Pacifiction - Tourment sur les îles est une expérience à part entière, qui correspond tout à fait au travail d’Albert Serra tant sur la radicalité de l’atmosphère anxiogène que la simplicité apparente de l’intrigue. En Polynésie française, le Haut-Commissaire de la République représente l’Etat Français, et pense être au contact de la population en se rendant quotidiennement aux lieux et places de la population. Une rumeur l’inquiète cependant, une reprise des essais nucléaires sur le territoire circule pourrait avoir lieu.
A priori pas de surprise, la durée du film rend compte de l’expérience difficile associée à une fonction étatique telle que celle exercé par De Roller (B. Magimel) dans le film, vivant en permanence dans l’inquiétude de ne pas satisfaire les exigences du peuple. Serra se sert du format étiré du film, aux séquences longuement improvisées, pour donner de l’ampleur au réalisme des situations, rendant vivantes et charmantes les interactions sociales. Mais il ne se limite pas seulement à mettre en scène la prise de position du personnage principal, distanciant les personnages de l’environnement qu’il filme. Celui apparaît tantôt sublime, tantôt effrayant par son mystère. Finalement, Tahiti devient davantage obscur que paradisiaque, chose que la photographie du film et les plans d’ensemble à répétition retranscrivent parfaitement. Sans repères, le spectateur se retrouve plongé dans ces lieux faussement accueillants, peuplés de vagues invisibles où la manœuvre secrète réside.

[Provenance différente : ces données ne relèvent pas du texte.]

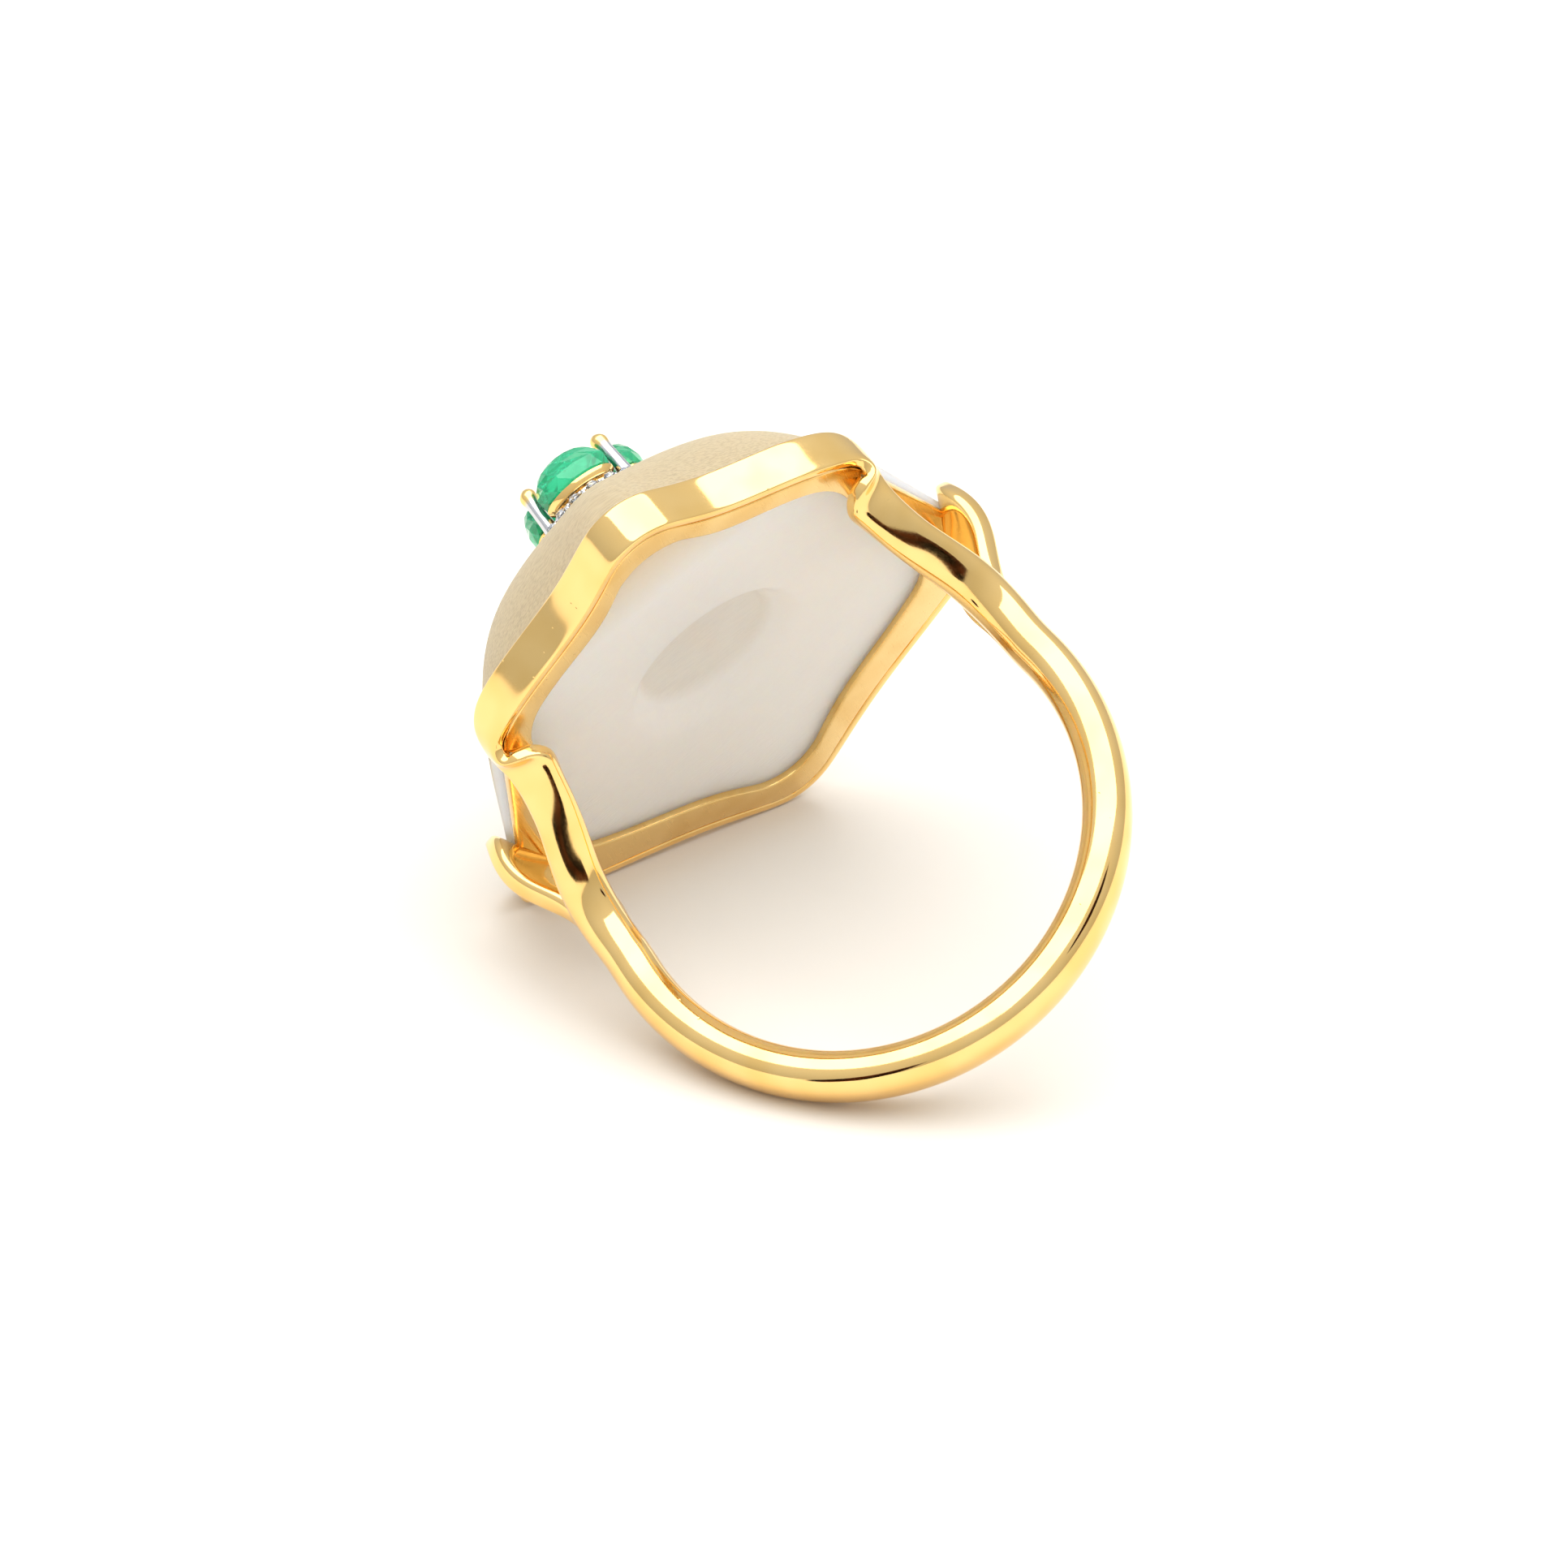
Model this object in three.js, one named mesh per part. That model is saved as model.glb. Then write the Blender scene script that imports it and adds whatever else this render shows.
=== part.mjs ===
// A gold cocktail ring: a D-section shank whose two sides each split into a front and a back shoulder
// strip, which carry a six-sided bezel. The bezel holds a domed rock-crystal cabochon, and a small
// cluster of four oval emeralds and pave diamonds is pegged to the top of the dome.
//
// Millimetres. The origin is the centre of the finger hole, +Y runs along the finger from the front
// of the ring to its back, and +Z points up through the head. Each mesh is one closed solid.

import * as THREE from 'three';

// Finger hole and shank.
const HOLE_RADIUS = 8.65;            // US size 7
const SHANK_THICKNESS = 1.82;        // measured across the hoop's radius
const SHANK_WIDTH = 2.3;             // measured along the finger
const HOOP_TOP = 1.6;                // height at which each side of the hoop divides
const SQUARENESS_HOOP = 2.3;         // superellipse exponent of the hoop's section

// Shoulder strips, from the hoop to the corners of the bezel.
const STRIP_WIDTH = 1.7;             // at the bezel; the strip is a little wider half way
const STRIP_DEPTH = 1.15;
const STRIP_SWELL = 0.22;            // extra width half way up
const SQUARENESS_STRIP = 3.4;

// Bezel: a six-sided seat with upright walls along its four pointed flanks.
const SEAT_Z = 8.5;                  // underside of the seat
const SEAT_THICKNESS = 0.35;
const SEAT_LEDGE = 1.65;             // width of the ledge under the crystal
const WALL_HEIGHT = 1.7;
const WALL_THICKNESS = 0.42;
const FRONT_POINT = -13.6;           // sharp points of the outline, before rounding
const BACK_POINT = 14.0;
const FRONT_CORNER = [8.55, -7.3];
const BACK_CORNER = [11.75, 5.7];
const POINT_ROUNDING = 1.7;          // distance from a sharp corner at which its rounding starts
const CORNER_ROUNDING = 1.5;
const FLANK_HOLLOW = 0.28;           // how far a flank is drawn in, most of all next to its point
const FRONT_END_DROP = 1.1;          // how much lower a wall is where it runs into the shoulders
const BACK_END_DROP = 0.4;

// Crystal.
const SEAT_GAP = 0.03;               // clearance between any two pieces that are seated together
const GIRDLE_HEIGHT = 0.5;
const DOME_TOP = 15.9;
const DOME_POWER = 2.8;
const DOME_RADIUS = 11.3;            // round form that the six-sided dome turns into near its top
const CLUSTER_SEAT_Z = 15.6;         // flat ground on the dome for the cluster
const RECESS_RADIUS = 3.75;
const RECESS_DEPTH = 1.0;
const BORE_RADIUS = 0.46;

// Cluster.
const POST_RADIUS = 0.4;
const PLATE_RADIUS = 3.32;
const PLATE_LOBE = 0.14;             // amplitude of the four lobes
const PLATE_LEDGE_Z = 16.42;
const PLATE_TOP = 16.74;
const CHANNEL_WIDTH = 0.62;          // ledge round the plate that holds the small diamonds
const PAVE_COUNT = 24;
const PAVE_RADIUS = 0.26;
const EMERALD_COUNT = 4;
const EMERALD_OFFSET = 2.2;          // from the axis to an emerald's centre
const EMERALD_HALF = [1.52, 0.95];   // along and across the stone
const CUP_TOP = 17.08;
const EMERALD_TOP = 18.3;
const CLAW_OFFSET = 2.52;
const CLAW_RADIUS = 0.23;
const CLAW_TOP = 18.75;
const COLLET_RADIUS = 0.95;
const COLLET_TOP = 17.3;
const CENTRE_STONE_RADIUS = 0.8;
const CENTRE_STONE_TOP = 18.15;

const TAU = 2 * Math.PI;
const ring = new THREE.Group();

const finish = {
  gold: new THREE.MeshStandardMaterial({ color: 0xe9bf62, roughness: 0.12, metalness: 1 }),
  whiteGold: new THREE.MeshStandardMaterial({ color: 0xd9dadf, roughness: 0.15, metalness: 1 }),
  crystal: new THREE.MeshStandardMaterial({ color: 0xdfd8ca, roughness: 0.45, metalness: 0 }),
  emerald: new THREE.MeshStandardMaterial({ color: 0x2fb184, roughness: 0.1, metalness: 0 }),
  diamond: new THREE.MeshStandardMaterial({ color: 0xeef2f6, roughness: 0.02, metalness: 0 }),
};

function add(name, geometry, material) {
  geometry.computeVertexNormals();
  const mesh = new THREE.Mesh(geometry, material);
  mesh.name = name;
  ring.add(mesh);
}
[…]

Serra rend le Haut-Commissaire à la fois attachant et drôle, se situant presque dans le registre de la tragi-comédie, avec ses tirades éloquentes. Ce rôle sied bien à Benoît Magimel, exposant tout son talent dans la retenue ou de manière délibérée. Son état émotionnel inconstant rend compte du sentiment d’impuissance qui l’effraie, ne souhaitant pour rien au monde devenir le pion d’une machination venue plus haut du monde. En réalité, le metteur en scène représente le plus grand paradoxe de la fonction étatique : on ne peut contrôler un territoire sans y prendre de la hauteur en permanence, être au-dessus de ceux que l’on dirige. La pacification des relations n’est pas nécessairement un objectif, dans cette mesure. L’océan Pacifique pourrait alors accueillir un élément fictif, la présence d’un sous-marin pour l’essai nucléaire. Retranché sur l’idée qu’un tel dispositif ne pourrait être mis en place, le protagoniste ne serait pas amené à remettre sa condition en perspective, et celle des sujets de l’Etat. La fiction, à défaut de troubler l’esprit du peuple, empêche l’idée naïve d’un monde paisible devant le ciel bleu.
Les citoyens seraient dès lors alarmés, et prévenus du monde qui les entoure, toujours contrôlé par une force obscure. En questionnant ce qui envoûte la masse, De Roller confronte le néant mystique. Existe-t-il vraiment ce danger, ne résulterait-il pas d’un mode de vie en dehors de toute réalité sociale ? L’interrogation subsiste sur l’entièreté du film, alors que l’interprétation des acteurs est continuellement impressionnante, et les dialogues ne sont jamais forcés mais exprimés de manière délibérée. Il faut également souligner l’effort du travail sur le son, participant grandement à l’immersion nocturne à la fois dans la boîte de nuit, recherches sur l’océan, et les événements du jour tels les danses théâtrales.
La sensibilité collective est sublimement retranscrite par Serra, quitte à être trop généreux en décrivant les liens sociaux au tour à tour. A la manière du film noir – le personnage – rencontrant le cinéma contemplatif, Pacifiction – Tourment sur les îles est un tour de force hypnotique qui pourra laisser de côté son spectateur. Mais l’expérience prend le dessus sur la rigueur extrême de l’entreprise, assumée de la première à la dernière seconde avec beaucoup de sincérité. Un film dont on ressort bousculé, en reprenant pied sur Terre avec du recul.